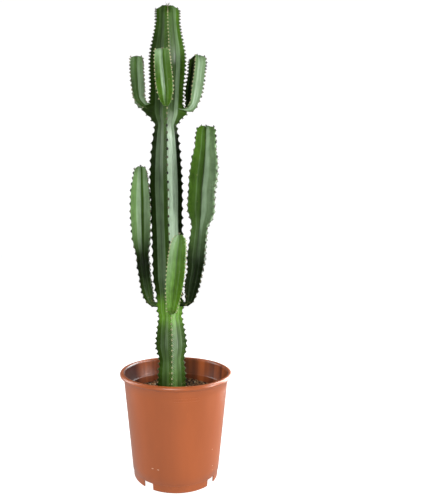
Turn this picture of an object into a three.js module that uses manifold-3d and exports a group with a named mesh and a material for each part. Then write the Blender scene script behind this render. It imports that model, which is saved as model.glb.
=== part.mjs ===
// A tall ribbed succulent with six arms, growing in a round plant pot.
// Millimetres, +Z up. The origin is on the pot's axis, on the surface that the pot stands on.
// The plant's best side, with the front arms, faces -Y.

import * as THREE from 'three';
import { LoftGeometry } from 'three/addons/geometries/LoftGeometry.js';
import { mergeVertices } from 'three/addons/utils/BufferGeometryUtils.js';
import Module from 'manifold-3d';

const wasm = await Module();
wasm.setup();

// ---------------------------------------------------------------- pot sizes

const rimDiameter = 210;            // across the outside of the rolled rim
const potHeight = 190;              // surface to the top of the rim
const rimRollDiameter = 8.4;        // thickness of the rolled rim, seen in section
const rimOverhang = 7.4;            // how far the rim stands out beyond the top of the wall
const wallFootDiameter = 160.4;      // outside of the wall, just above the foot
const wallThickness = 1.9;          // below the stacking ledge
const upperWallThickness = 1.4;     // above the stacking ledge
const ledgeDepth = 32;              // rim top down to the stacking ledge inside
const footHeight = 13;              // height of the foot ring, which lifts the floor
const footStep = 1.2;               // how far the foot ring is set in from the wall
const footDraft = 0.8;              // how much narrower the foot ring is at its bottom
const footThickness = 2.2;
const floorThickness = 2;
const drainHeight = 11.5;           // height of each drain notch in the foot ring
const drainWidth = 20;              // width of each drain notch
const drainReach = 9;               // how far each drain runs in under and through the floor
const drainSlotWidth = 12;          // width of the slot that each drain opens in the floor
const drainAngles = [52.5, 97.5, 142.5, 217.5, 262.5, 322.5]; // degrees round from the front
const potSides = 72;

// --------------------------------------------------------------- soil sizes

const soilDepth = 43;               // rim top down to the soil at the wall
const soilMound = 3;                // how much higher the soil is at the middle
const touchGap = 0.3;               // between pieces that touch

// --------------------------------------------------------------- stem sizes

const footOffset = -7;              // the stem stands this far to one side of the pot's axis
const rootDepth = 58;               // length of stem below the soil
const rootRibRadius = 17;           // rib radius at the buried end
const socketGap = 0.9;              // between the buried stem's ribs and the soil
const valleyShare = 0.63;           // depth of a valley, as a share of the rib radius
const valleyBand = 0.13;            // half width of the flat in a valley, as a share of the same
const ribEdge = 0.06;               // half thickness of a rib's edge, as a share of the same
const ribCount = 4;
const stubLength = 4;               // how far a stub stands out from the rib that bears it
const stubRoot = 12;                // how far a stub reaches back into the rib
const stubFlare = 1.35;             // how much wider a stub is at its root

// Growth of the main stem, from the soil up. Each season's growth has its own length and
// widest rib radius. Its outline is a list of [share of the length, share of the radius].
const seasons = [
  {
    length: 67,
    ribRadius: 27.5,
    outline: [[0, 1], [0.6, 0.94], [0.94, 0.85]],
  },
  {
    length: 80,
    ribRadius: 30,
    outline: [[0.06, 0.86], [0.29, 1], [0.53, 0.92], [0.76, 0.83], [0.92, 0.75], [0.99, 0.71]],
  },
  {
    length: 362,
    ribRadius: 31.5,
    outline: [
      [0.02, 0.78], [0.06, 0.8], [0.1, 0.8], [0.16, 0.87], [0.2, 0.93], [0.39, 0.93],
      [0.54, 0.96],
      [0.66, 1], [0.76, 0.96], [0.86, 0.88], [0.95, 0.76], [0.995, 0.65],
    ],
  },
  {
    length: 225,
    ribRadius: 34.2,
    outline: [
      [0.03, 0.77], [0.08, 0.89], [0.2, 0.945], [0.3, 0.93], [0.45, 0.99], [0.55, 1],
      [0.62, 0.96], [0.68, 0.87], [0.78, 0.73], [0.86, 0.66], [0.94, 0.66], [0.968, 0.65],
      [0.988, 0.54], [0.997, 0.38], [1, 0.16],
    ],
  },
];

// Sideways wander of the main stem's middle line: [share of the height, offset].
const stemWander = [
  [0, 0], [0.12, -1.7], [0.22, -4], [0.3, -7], [0.39, -8.8], [0.53, -11.5], [0.69, -12],
  [0.75, -10.7],
  [0.83, -8.8], [1, -8.5],
];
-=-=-
DIRECTION:
Write down every line of the data exactly as it appears above.

SOLUTION TO THE EXERCISE:
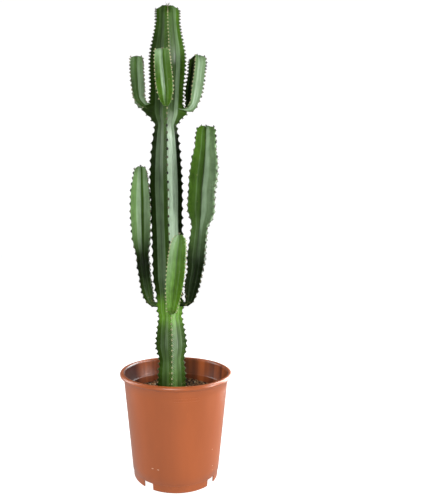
Turn this picture of an object into a three.js module that uses manifold-3d and exports a group with a named mesh and a material for each part. Then write the Blender scene script behind this render. It imports that model, which is saved as model.glb.
=== part.mjs ===
// A tall ribbed succulent with six arms, growing in a round plant pot.
// Millimetres, +Z up. The origin is on the pot's axis, on the surface that the pot stands on.
// The plant's best side, with the front arms, faces -Y.

import * as THREE from 'three';
import { LoftGeometry } from 'three/addons/geometries/LoftGeometry.js';
import { mergeVertices } from 'three/addons/utils/BufferGeometryUtils.js';
import Module from 'manifold-3d';

const wasm = await Module();
wasm.setup();

// ---------------------------------------------------------------- pot sizes

const rimDiameter = 210;            // across the outside of the rolled rim
const potHeight = 190;              // surface to the top of the rim
const rimRollDiameter = 8.4;        // thickness of the rolled rim, seen in section
const rimOverhang = 7.4;            // how far the rim stands out beyond the top of the wall
const wallFootDiameter = 160.4;      // outside of the wall, just above the foot
const wallThickness = 1.9;          // below the stacking ledge
const upperWallThickness = 1.4;     // above the stacking ledge
const ledgeDepth = 32;              // rim top down to the stacking ledge inside
const footHeight = 13;              // height of the foot ring, which lifts the floor
const footStep = 1.2;               // how far the foot ring is set in from the wall
const footDraft = 0.8;              // how much narrower the foot ring is at its bottom
const footThickness = 2.2;
const floorThickness = 2;
const drainHeight = 11.5;           // height of each drain notch in the foot ring
const drainWidth = 20;              // width of each drain notch
const drainReach = 9;               // how far each drain runs in under and through the floor
const drainSlotWidth = 12;          // width of the slot that each drain opens in the floor
const drainAngles = [52.5, 97.5, 142.5, 217.5, 262.5, 322.5]; // degrees round from the front
const potSides = 72;

// --------------------------------------------------------------- soil sizes

const soilDepth = 43;               // rim top down to the soil at the wall
const soilMound = 3;                // how much higher the soil is at the middle
const touchGap = 0.3;               // between pieces that touch

// --------------------------------------------------------------- stem sizes

const footOffset = -7;              // the stem stands this far to one side of the pot's axis
const rootDepth = 58;               // length of stem below the soil
const rootRibRadius = 17;           // rib radius at the buried end
const socketGap = 0.9;              // between the buried stem's ribs and the soil
const valleyShare = 0.63;           // depth of a valley, as a share of the rib radius
const valleyBand = 0.13;            // half width of the flat in a valley, as a share of the same
const ribEdge = 0.06;               // half thickness of a rib's edge, as a share of the same
const ribCount = 4;
const stubLength = 4;               // how far a stub stands out from the rib that bears it
const stubRoot = 12;                // how far a stub reaches back into the rib
const stubFlare = 1.35;             // how much wider a stub is at its root

// Growth of the main stem, from the soil up. Each season's growth has its own length and
// widest rib radius. Its outline is a list of [share of the length, share of the radius].
const seasons = [
  {
    length: 67,
    ribRadius: 27.5,
    outline: [[0, 1], [0.6, 0.94], [0.94, 0.85]],
  },
  {
    length: 80,
    ribRadius: 30,
    outline: [[0.06, 0.86], [0.29, 1], [0.53, 0.92], [0.76, 0.83], [0.92, 0.75], [0.99, 0.71]],
  },
  {
    length: 362,
    ribRadius: 31.5,
    outline: [
      [0.02, 0.78], [0.06, 0.8], [0.1, 0.8], [0.16, 0.87], [0.2, 0.93], [0.39, 0.93],
      [0.54, 0.96],
      [0.66, 1], [0.76, 0.96], [0.86, 0.88], [0.95, 0.76], [0.995, 0.65],
    ],
  },
  {
    length: 225,
    ribRadius: 34.2,
    outline: [
      [0.03, 0.77], [0.08, 0.89], [0.2, 0.945], [0.3, 0.93], [0.45, 0.99], [0.55, 1],
      [0.62, 0.96], [0.68, 0.87], [0.78, 0.73], [0.86, 0.66], [0.94, 0.66], [0.968, 0.65],
      [0.988, 0.54], [0.997, 0.38], [1, 0.16],
    ],
  },
];

// Sideways wander of the main stem's middle line: [share of the height, offset].
const stemWander = [
  [0, 0], [0.12, -1.7], [0.22, -4], [0.3, -7], [0.39, -8.8], [0.53, -11.5], [0.69, -12],
  [0.75, -10.7],
  [0.83, -8.8], [1, -8.5],
];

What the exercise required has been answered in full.